THE REQUEST. Write the material out again in full, exactly.

DATASET CONTENT.
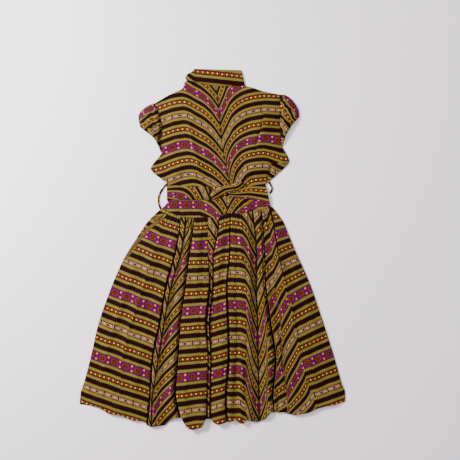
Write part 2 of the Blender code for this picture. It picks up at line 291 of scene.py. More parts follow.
def gathers(place: Array, reach: Array, spacing: float, seed: int, length: Point) -> Array:
    """Gathers of uneven width: a raised cosine for each, that dies away from the seam.

    Args:
        place: Distance along the seam.
        reach: Distance from the seam.
        spacing: Mean width of a gather.
        seed: Which run of uneven widths, heights and lengths.
        length: Shortest and longest reach of a gather.

    Returns:
        Height from 0 to 1.
    """
    random = np.random.default_rng(seed)
    low, high = float(place.min()) - spacing, float(place.max()) + spacing
    count = int((high - low) / spacing) + 2
    knots = low + np.concatenate([[0.0], np.cumsum(spacing * random.uniform(0.6, 1.4, count))])
    phase = np.interp(place, knots, np.arange(count + 1))
    size = np.interp(phase, np.arange(count + 1), random.uniform(0.45, 1.0, count + 1))
    fall = np.interp(phase, np.arange(count + 1), random.uniform(*length, count + 1))
    return size * (0.5 - 0.5 * np.cos(phase * tau)) ** 0.8 * np.exp(-((reach / fall) ** 1.3))


# ---------------------------------------------------------------------------------------------
# Cloth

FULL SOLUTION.
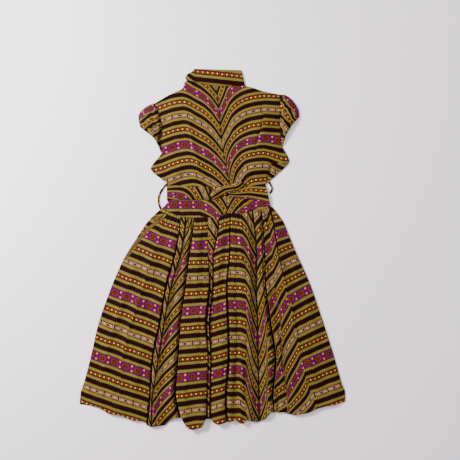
Write part 2 of the Blender code for this picture. It picks up at line 291 of scene.py. More parts follow.
def gathers(place: Array, reach: Array, spacing: float, seed: int, length: Point) -> Array:
    """Gathers of uneven width: a raised cosine for each, that dies away from the seam.

    Args:
        place: Distance along the seam.
        reach: Distance from the seam.
        spacing: Mean width of a gather.
        seed: Which run of uneven widths, heights and lengths.
        length: Shortest and longest reach of a gather.

    Returns:
        Height from 0 to 1.
    """
    random = np.random.default_rng(seed)
    low, high = float(place.min()) - spacing, float(place.max()) + spacing
    count = int((high - low) / spacing) + 2
    knots = low + np.concatenate([[0.0], np.cumsum(spacing * random.uniform(0.6, 1.4, count))])
    phase = np.interp(place, knots, np.arange(count + 1))
    size = np.interp(phase, np.arange(count + 1), random.uniform(0.45, 1.0, count + 1))
    fall = np.interp(phase, np.arange(count + 1), random.uniform(*length, count + 1))
    return size * (0.5 - 0.5 * np.cos(phase * tau)) ** 0.8 * np.exp(-((reach / fall) ** 1.3))


# ---------------------------------------------------------------------------------------------
# Cloth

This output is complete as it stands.